Regulatory Watch: Volcker Rule Could Sap Liquidity

December 10, 2013
Tougher-than-anticipated rule likely to throttle some corporates’ funding.

Fri Reg and Accting - Law BooksWhen the Volcker Rule was proposed in 2011 by five federal agencies it prompted a rash of studies forecasting higher costs for corporate issuers, likely prompting some of them to exit the bond market. Now that the rule has been finalized in a stricter form than anticipated, the rubber will hit the road as the market moves toward the rule’s effective date in July 2015.

Dave Wilson, a partner at consultancy Treasury Strategies, said he had yet to analyze the rule in detail, but noted that attaching a wide range of restrictions to something as fluid as a capital market is bound to result in unintended consequences. He added that regulators, under pressure to come out with a final rule, appear to have done little analysis of what the impact could be.

Excessive restrictions, he said, typically result in at least one of two things happening. “Either banks provide fewer services for customers like corporate treasurers, or these activities move outside banks to unregulated entities,” Mr. Wilson said.

This sentiment echoed a statement by Commodity Futures Trading Commission’s Scott O’Malia, who Tuesday said the sloppy way in which the law was passed was the most egregious so far. With “the implementation of one of the most important mandates issued by Congress in response to the financial crisis, the Commission seems to have forgotten the basics of agency rulemaking,” Commissioner O’Malia said in a dissenting statement. “I am deeply troubled by the egregious abuse of process in this rulemaking. Without a doubt, it far surpasses all other previous transgressions to date.”

The rule is aimed directly at the Wall Street firms engaged in underwriting and making markets in those deals, but it appears likely to impact corporates indirectly by reducing liquidity and consequently raising premiums and the cost to issue bonds.

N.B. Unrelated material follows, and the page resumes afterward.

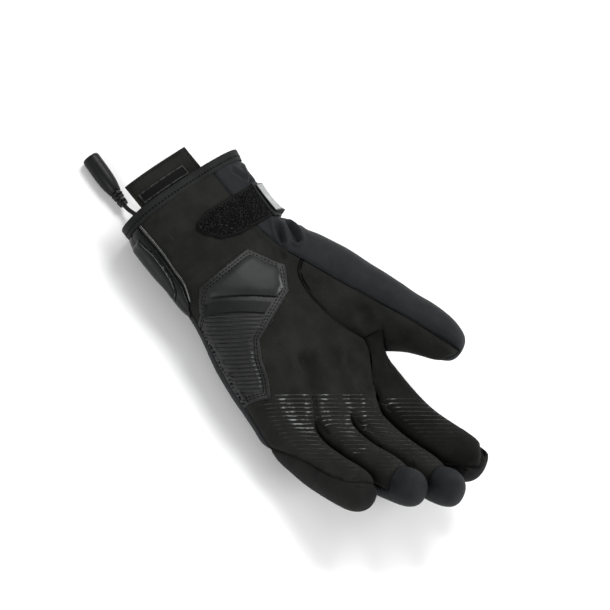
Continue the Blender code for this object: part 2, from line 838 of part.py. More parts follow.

The US Chamber of Commerce said that since the rule was first proposed, “we have warned that [it] may harm the ability of businesses to raise the capital needed to grow and operate,” adding that it may “shut Main Street businesses out of some markets, raise the cost of capital, and place the United States at a competitive disadvantage in a global economy.”

The Chamber noted it must still examine the 900-page final rule in detail to consider more fully its impact on liquidity and market making, as did the Securities Industry and Financial Markets Association (SIFMA).

“SIFMA remains concerned that an overly restrictive Volcker Rule will inflict serious harm on our nation’s economy and American savers,” the trade association said in a statement.

In January 2012, Anthony Carfang, co-founder of consultancy Treasury Strategies, said in testimony before two US House financial subcommittees that the rule was likely to result in reduced access to credit, higher costs and less funding certainty for borrowers, and that could prompt companies to restructure their balance sheets.

“Stated differently, CFOs and treasurers would need to set aside and idle an additional $1 trillion in cash,” Mr. Carfang said, noting that amount is greater than either the Troubled Asset Relieve Program (TARP) or stimulus program in the wake of the financial crisis.

The rule puts restrictions on banks’ ability to hedge portfolios and invest in hedge funds and other alternative investments, and it requires CEOs to attest in writing annually that their banks’ compliance programs are adequate. The rule now permits banks to trade in all sovereign securities, however.

The most troubling portion for corporates concerns banks’ ability to underwrite and make markets in securities and swaps. The rule implements the Dodd-Frank Act’s statutory exemptions for those activities, as long as a list of requirements is met by the banks, including the establishment and enforcement of a compliance program. Banks are also expected to impose limits on positions, inventory and risk exposures to address the requirement that activities not exceed the reasonably expected near-term demands of clients, customers, or counterparties. There are also limits on the duration of holdings and positions, as well as data requirements seeking to ensure banks are not making market bets with their own capital.

The concern has been that the compliance burden will make lower rated or highly structured transactions overly burdensome from a compliance standpoint for banks to underwrite and make markets in, or the liquidity in those assets will fall further, resulting in wider spreads and high costs for issuers.

Oliver Wyman released a study a few year ago that estimated a 5 percent decrease in liquidity from the median would result in issuers paying a 16 basis-point yield premium; a 15 percent drop would result in a 55 basis point premium. That reduction in liquidity would in turn reduce the level of outstanding debt by 1.2 percent and 4.1 percent, respectively, or by $315 billion for the larger percentage.